Based on all this, I’d suggest that the legacy of American Jewry is the communal and congregational structures within a pluralistic and liberal society that can then be transplanted to the framework of The Jewish State. Imagine an entire nation having a deep rooted sense of “if I don’t take responsibility for my own Jewish identity – no one will” coupled with the safety net of living in a Jewish State which promotes Jewish life and values through its mere existence and where there is not even the possibility of any real assimilation and persecution.
What was (and remains) for American Jewry a method of survival can become the tool through which The Jewish People – as an independent and sovereign society in the State of Israel – launch forward to a much richer, much more comprehensive Jewish life, penetrating through all levels of identity – the individual, the communal and the national.
The fact that Israel has what to teach and give American Jewry has been clear and evident for many years and will only continue to grow. But Israeli society is mature and confident enough to recognize that it has what to learn from American Jewry, as well. Continuing to adopt and develop the communal structure in Israel, while translating it to the unique Israeli setting, will not only serve to enhance the Jewish identity of many individuals who are searching for it but will also promote a better understanding of American Jewry, a wider platform for communication and cooperation and – influence.

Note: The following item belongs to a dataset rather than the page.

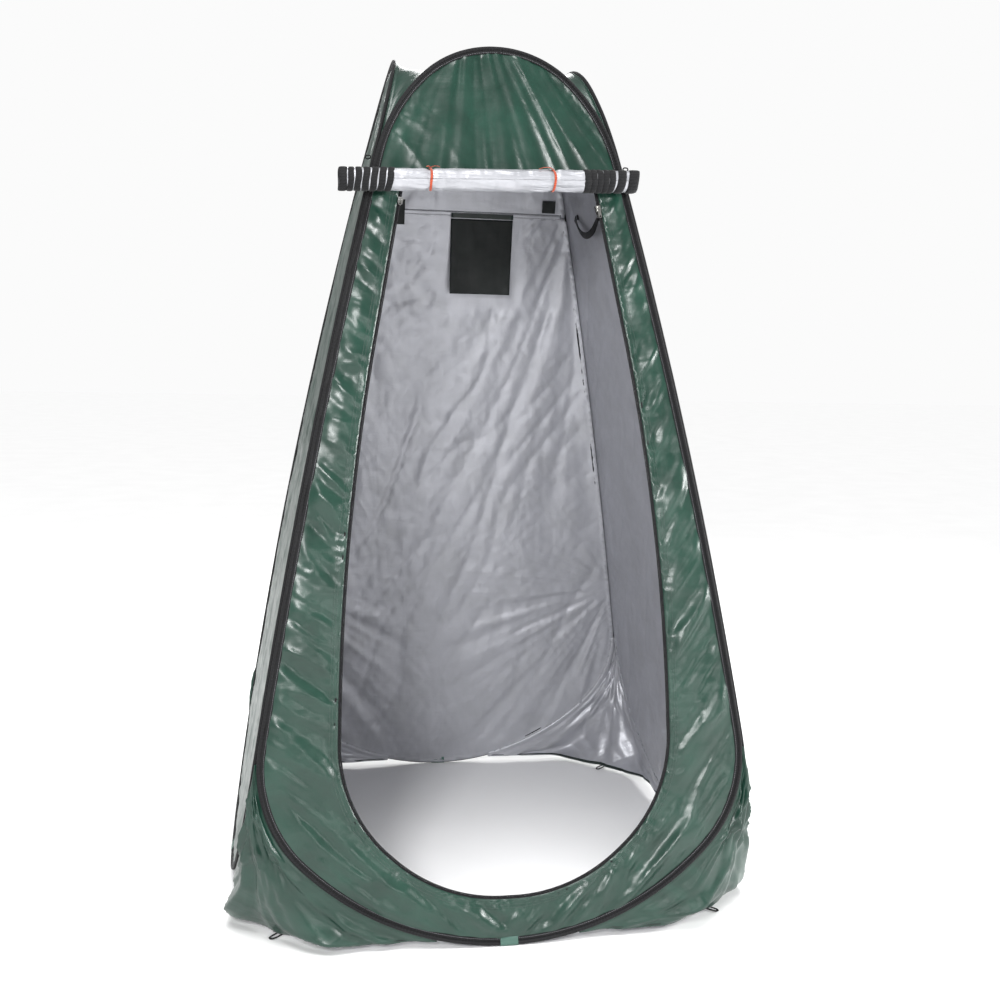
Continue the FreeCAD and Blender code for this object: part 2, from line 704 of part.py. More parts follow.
def build_ties():
    """Tape loop round the roll on each side, with a tab to the header."""
    inner = ROLL_R + SEWN_GAP
    for side, x in TIE_XS.items():
        ring = ring_along_roll(x, TIE_WIDTH / 2, inner + TIE_THICK, inner)
        centre = roll_axis(x)
        z = centre.z + inner - TIE_THICK
        x0, x1 = x - TIE_WIDTH / 2, x + TIE_WIDTH / 2
        tab = box(x0, x1, centre.y - TIE_WIDTH, wall_face_y(z), z, z + TIE_THICK)
        tab = tab.cut(round_along_roll(x - TIE_WIDTH, x + TIE_WIDTH, inner))
        save("door_tie_" + side, ring.fuse(tab))


# ---- pieces inside the tent ----------------------------------------------------------------
def on_back_wall(thick, x0, x1, z0, z1):
    """Flat piece sewn on the inside of the back wall; x as seen from the door."""
    offset = -(FABRIC / 2 + SEWN_GAP + thick / 2)
    piece = wall_slab(thick, offset).common(box(-x1, -x0, -REACH, 0, z0, z1))
    return turned(piece, SIDES["back"])


def build_flap():
    """Dark flap that hangs by its top seam from the back wall, and two dark tabs."""
    half = FLAP_WIDTH / 2
    strip_z = FLAP_HINGE_Z + SEAM_STRIP_GAP
    strip = on_back_wall(SEAM_STRIP_THICK, FLAP_X - half, FLAP_X + half, strip_z, strip_z + SEAM_STRIP)
    save("flap_seam", strip)
    sheet = box(-half, half, -FLAP_THICK / 2, FLAP_THICK / 2, -FLAP_DROP, 0)
    sheet = sheet.fuse(Part.makeCylinder(HEM_R, FLAP_WIDTH, V(-half, 0, 0), V(1, 0, 0)))
    wall_lean = math.degrees(math.atan(-wall_slope(FLAP_HINGE_Z)))
    sheet.rotate(ORIGIN, V(1, 0, 0), -(wall_lean - FLAP_OFF_WALL))
    sheet.translate(on_front(-FLAP_X, FLAP_HINGE_Z) - wall_normal(FLAP_HINGE_Z) * FLAP_STAND_OFF)
    save("flap", turned(sheet, SIDES["back"]))
    tabs = (("left", TAB_LEFT_X, TAB_LEFT_Z, TAB_WIDTH, TAB_DROP),
            ("right", TAB_RIGHT_X, TAB_RIGHT_Z, TAB_WIDTH * 0.75, TAB_DROP / 2))
    for side, x, z, width, drop in tabs:
        save("wall_tab_" + side, on_back_wall(TAB_THICK, x, x + width, z, z + drop))


def build_strap():
    """Webbing strap that hangs in a shallow loop along the inside of the right wall."""
    back, front = STRAP_BACK, STRAP_FRONT
    middle = (back + front) * 0.5
    drop = UP * STRAP_END
    top = Part.Arc(back, middle - UP * (STRAP_SAG - STRAP_WIDTH), front).toShape()
    low = Part.Arc(back - drop, middle - UP * STRAP_SAG, front - drop).toShape()
    ends = [Part.makeLine(back, back - drop), Part.makeLine(front, front - drop)]
    face = Part.Face(Part.Wire(Part.__sortEdges__([top, low] + ends)))
    along = (back - front).normalize()
    side = along.cross(UP).normalize()
    strap = face.extrude(side * STRAP_THICK)
    strap.translate(side * (-STRAP_THICK / 2))
    save("hanging_strap", strap)
    offset = -(FABRIC / 2 + SEWN_GAP + ANCHOR_DEPTH / 2)
    inside = turned(wall_slab(ANCHOR_DEPTH, offset), SIDES["right"])
    for name, end, way in (("back", back, -1), ("front", front, 1)):
        y0, y1 = sorted((end.y, end.y + way * ANCHOR_LENGTH))
        stitch = box(end.x + STRAP_THICK, WALL_EDGE_X, y0, y1, end.z - STRAP_END, end.z)
        save("strap_anchor_" + name, stitch.common(inside))


field_area = outline_prism(TAPE_WIDTH)
build_hoops(field_area)
build_walls(field_area)
build_roof()
build_gussets()
build_guy_loops()
build_zip()
build_sliders()
build_door()
build_ties()
build_flap()
build_strap()
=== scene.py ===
"""Looks of the pop-up privacy shower tent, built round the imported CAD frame.

Metres, in the CAD frame: origin at the centre of the footprint on the ground, +Z up, the door faces -Y.
A piece of one side is built as the front side's and then turned about Z by quarter turns.
"""
import json
import math
import bpy
import numpy as np
from mathutils import Matrix, Vector, geometry

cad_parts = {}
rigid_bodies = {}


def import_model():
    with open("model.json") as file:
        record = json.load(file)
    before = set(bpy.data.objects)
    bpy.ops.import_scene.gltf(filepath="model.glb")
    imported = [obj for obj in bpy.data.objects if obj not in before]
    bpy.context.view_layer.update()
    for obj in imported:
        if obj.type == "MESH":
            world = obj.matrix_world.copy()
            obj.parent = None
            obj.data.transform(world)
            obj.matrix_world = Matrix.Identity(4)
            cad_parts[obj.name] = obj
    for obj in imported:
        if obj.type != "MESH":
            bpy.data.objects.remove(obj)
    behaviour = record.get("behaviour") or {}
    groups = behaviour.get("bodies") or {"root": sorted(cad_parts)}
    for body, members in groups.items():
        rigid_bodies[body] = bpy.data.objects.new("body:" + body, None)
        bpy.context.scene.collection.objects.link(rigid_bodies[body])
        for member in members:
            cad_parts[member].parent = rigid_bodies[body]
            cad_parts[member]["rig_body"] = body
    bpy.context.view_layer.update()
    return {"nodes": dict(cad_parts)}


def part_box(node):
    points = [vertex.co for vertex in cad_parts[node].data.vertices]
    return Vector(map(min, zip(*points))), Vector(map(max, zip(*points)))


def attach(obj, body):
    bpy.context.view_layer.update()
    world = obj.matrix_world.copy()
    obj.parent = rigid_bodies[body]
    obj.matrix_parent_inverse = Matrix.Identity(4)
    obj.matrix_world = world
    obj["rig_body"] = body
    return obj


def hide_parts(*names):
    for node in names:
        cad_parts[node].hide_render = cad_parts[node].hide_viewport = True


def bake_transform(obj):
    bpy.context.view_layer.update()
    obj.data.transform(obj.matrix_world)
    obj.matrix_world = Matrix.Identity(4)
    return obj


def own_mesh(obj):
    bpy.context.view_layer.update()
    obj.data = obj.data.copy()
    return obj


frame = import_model()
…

One could only hope that as Israeli society becomes enriched through the “hand-off” of the communal model so carefully protected and developed by American Jewry, American Jewry realizes in turn that a whole new – and far more significant – legacy is only now beginning to form and its promise and potential extend far beyond the here and now and into the realm of the loftiest dreams and yearnings of our people.
בינו שנות דור ודור – let none of us be caught on the wrong side of history.